Playbooks (deterministic workflows)
A playbook is a durable, reviewable workflow artifact that the execution engine can run deterministically. Playbooks exist to make multi-step work:
- Composable: a single run request executes many steps
- Auditable: steps and outcomes are logged with artifacts
- Safe: side effects are gated by approvals; runs can pause and resume
- Resumable: paused workflows can continue without repeating completed steps
Playbooks are not skills
- Skills are instruction bundles for the model (guidance).
- Playbooks are schema-validated workflow specs executed by the runtime (control).
Workflow runtime contract (run / resume)
The playbook runtime exposes a small contract that supports two operations:
- Run: start a workflow.
- Resume: continue a paused workflow using a resume token.
Input shape
{
"action": "run",
"pipeline": "<inline pipeline string OR absolute playbook file path>",
"argsJson": "{\"key\":\"value\"}",
"cwd": "<workspace-relative cwd>",
"timeoutMs": 30000,
"maxOutputBytes": 512000
}
Resume:
{
"action": "resume",
"token": "<resumeToken>",
"approve": true
}
Output envelope
The runtime returns an envelope with a status:
ok→ finished successfullyneeds_approval→ paused; aresumeTokenis required to resumecancelled→ explicitly denied/cancelled (no further side effects)
Example (paused):
{
"ok": true,
"status": "needs_approval",
"output": [],
"requiresApproval": {
"prompt": "Apply changes?",
"items": [],
"resumeToken": "..."
}
}
Failures should be represented as ok: false with a structured error payload (and may include partial output and/or a resume token when safe).

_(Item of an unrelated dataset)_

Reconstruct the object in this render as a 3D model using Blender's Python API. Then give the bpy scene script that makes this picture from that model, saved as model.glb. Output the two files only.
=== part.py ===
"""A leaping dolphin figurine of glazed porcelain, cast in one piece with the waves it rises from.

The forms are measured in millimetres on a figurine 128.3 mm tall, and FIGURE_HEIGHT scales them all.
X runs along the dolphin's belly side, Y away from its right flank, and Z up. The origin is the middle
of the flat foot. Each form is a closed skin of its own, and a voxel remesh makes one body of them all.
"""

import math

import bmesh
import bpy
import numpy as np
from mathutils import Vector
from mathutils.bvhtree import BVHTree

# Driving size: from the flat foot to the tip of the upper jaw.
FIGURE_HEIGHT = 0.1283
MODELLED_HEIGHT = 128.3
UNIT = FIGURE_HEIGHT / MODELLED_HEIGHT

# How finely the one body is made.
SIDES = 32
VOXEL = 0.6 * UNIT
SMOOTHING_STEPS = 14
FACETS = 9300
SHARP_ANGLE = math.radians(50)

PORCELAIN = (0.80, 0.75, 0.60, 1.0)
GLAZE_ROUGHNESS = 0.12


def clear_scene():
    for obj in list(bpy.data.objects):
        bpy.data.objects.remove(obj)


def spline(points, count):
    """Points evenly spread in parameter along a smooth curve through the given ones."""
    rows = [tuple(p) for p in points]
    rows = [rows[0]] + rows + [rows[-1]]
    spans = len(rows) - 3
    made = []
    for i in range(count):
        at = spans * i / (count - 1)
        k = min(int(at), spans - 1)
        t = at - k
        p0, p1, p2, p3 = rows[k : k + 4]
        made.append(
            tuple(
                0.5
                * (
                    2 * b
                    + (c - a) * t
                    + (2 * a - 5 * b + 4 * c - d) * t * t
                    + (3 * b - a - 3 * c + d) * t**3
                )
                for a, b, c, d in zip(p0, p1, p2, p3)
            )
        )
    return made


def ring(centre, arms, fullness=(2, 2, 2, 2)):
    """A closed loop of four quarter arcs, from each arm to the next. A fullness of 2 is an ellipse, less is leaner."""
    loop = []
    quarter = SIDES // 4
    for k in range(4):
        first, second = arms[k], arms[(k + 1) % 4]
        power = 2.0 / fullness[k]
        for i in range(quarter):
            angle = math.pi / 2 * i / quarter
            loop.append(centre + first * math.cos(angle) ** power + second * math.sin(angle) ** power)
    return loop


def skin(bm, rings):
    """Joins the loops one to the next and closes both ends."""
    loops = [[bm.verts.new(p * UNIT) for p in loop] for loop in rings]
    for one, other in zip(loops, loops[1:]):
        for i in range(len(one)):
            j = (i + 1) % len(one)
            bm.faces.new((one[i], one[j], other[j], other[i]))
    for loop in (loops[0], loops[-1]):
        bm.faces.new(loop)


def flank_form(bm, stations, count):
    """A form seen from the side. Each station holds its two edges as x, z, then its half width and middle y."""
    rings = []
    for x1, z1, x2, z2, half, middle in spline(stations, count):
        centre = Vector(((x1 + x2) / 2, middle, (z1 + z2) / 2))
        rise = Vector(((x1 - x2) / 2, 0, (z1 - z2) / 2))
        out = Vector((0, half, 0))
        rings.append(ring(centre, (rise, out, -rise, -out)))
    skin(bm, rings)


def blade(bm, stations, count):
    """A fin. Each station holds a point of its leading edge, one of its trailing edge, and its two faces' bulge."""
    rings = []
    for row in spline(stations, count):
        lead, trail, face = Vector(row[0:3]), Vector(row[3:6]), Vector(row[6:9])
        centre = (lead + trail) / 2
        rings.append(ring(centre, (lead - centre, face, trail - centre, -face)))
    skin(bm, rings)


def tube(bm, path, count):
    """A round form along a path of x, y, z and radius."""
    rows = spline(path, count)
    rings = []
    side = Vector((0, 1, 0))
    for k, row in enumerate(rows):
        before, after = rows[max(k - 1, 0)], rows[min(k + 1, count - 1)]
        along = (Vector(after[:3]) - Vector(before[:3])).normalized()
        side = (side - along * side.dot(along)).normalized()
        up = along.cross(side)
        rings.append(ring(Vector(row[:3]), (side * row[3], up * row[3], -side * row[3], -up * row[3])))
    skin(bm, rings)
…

Workflow files (YAML/JSON)
Playbooks can be stored as workflow files that define name, args, and steps. A minimal YAML shape:
name: inbox-triage
args:
tag:
default: "family"
steps:
- id: collect
command: cli inbox list --json
output: json
- id: categorize
command: cli inbox categorize --json
output: json
stdin: $collect.stdout
- id: approve
command: cli inbox apply --approve
stdin: $categorize.stdout
approval: required
- id: execute
command: cli inbox apply --execute
stdin: $categorize.stdout
condition: $approve.approved
Command namespaces (required)
steps[].command is interpreted via an explicit namespace prefix and compiled into typed runtime actions. This avoids unsafe implicit behavior (for example “shell by accident”).
Examples:
cli …→ command runs via the CLI capability/tooling (never an implicit OS shell).http …→ HTTP request action.web …→ browser automation action.mcp …→ MCP tool invocation.node …→ node RPC / capability call.
Step data passing
Steps can reference prior step outputs, for example:
stdin: $stepId.stdout(raw output)stdin: $stepId.json(parsed JSON output)
The runtime is responsible for enforcing output caps and for refusing ambiguous/non-JSON output when a step declares JSON (via output: json and/or an explicit output schema).
Approval gates
Any step may declare approval: required. When reached:
- The run pauses and creates an approval request.
- The runtime returns/emits an envelope with
status: needs_approvaland aresumeToken. - The operator approves/denies; the runtime resumes/cancels accordingly.
Approval steps can include a preview derived from prior step output (capped) so the operator sees what would happen before approving.
Determinism + safety constraints
The playbook runtime must enforce:
- Timeouts (
timeoutMs) and output caps (maxOutputBytes) at runtime. - Workspace boundary for
cwd(no filesystem traversal outside workspace). - Tool allowlists/denylists and sandbox policy (no bypass via playbooks).
- No secret values embedded in workflow specs; use secret handles via the secret provider.
- Postconditions for state-changing steps when feasible.
Optional: JSON-only LLM steps
Some workflows need a “judgment” step (classify, extract, draft) that uses a model and may call tools. Tyrum allows LLM steps, but they must remain budgeted and enforced like any other execution:
- tool access must be explicitly allowed (allowlist / policy)
- risky tool calls may require approvals
- budgets/timeouts apply (including a maximum tool-call count)
- outputs should be validated when a schema is provided
This supports advanced workflows while keeping safety enforceable outside prompts.